I know I could simply place a try/except block over the area that the SyntaxError occurs and generate the message there but I am wondering if there is a more "elegant" way. As I am not very keen on placing try/except blocks all over my code to address the version issue. I looked into using an __ init__.py file, but the user won't be importing/using my code as a package, so I don't think that route will work, unless I am missing something...
Here is my version checking code:
import sys
def isPythonVersion(version):
if float(sys.version[:3]) >= version:
return True
else:
return False
if not isPythonVersion(2.6):
print "You are running Python version", sys.version[:3], ", version 2.6 or 2.7 is required. Please update. Aborting..."
exit()
Create a wrapper script that checks the version and calls your real script -- this gives you a chance to check the version before the interpreter tries to syntax-check the real script.

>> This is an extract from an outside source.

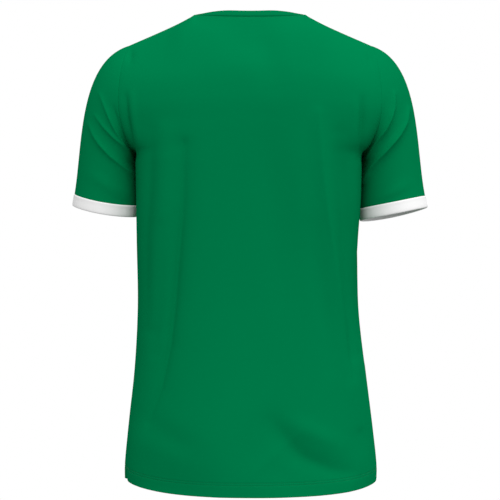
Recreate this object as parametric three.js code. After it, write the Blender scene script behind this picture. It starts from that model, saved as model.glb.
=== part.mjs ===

Something like this in beginning of code?
import sys
if sys.version_info<(2,6):
raise SystemExit('Sorry, this code need Python 2.6 or higher')
In sys.version_info you will find the version information stored in a tuple:
sys.version_info
(2, 6, 6, 'final', 0)
Now you can compare:
def isPythonVersion(version):
return version >= sys.version_info[0] + sys.version_info[1] / 10.
If speed is not a priority, you can avoid this problem entirely by using sys.exc_info to grab the details of the last exception.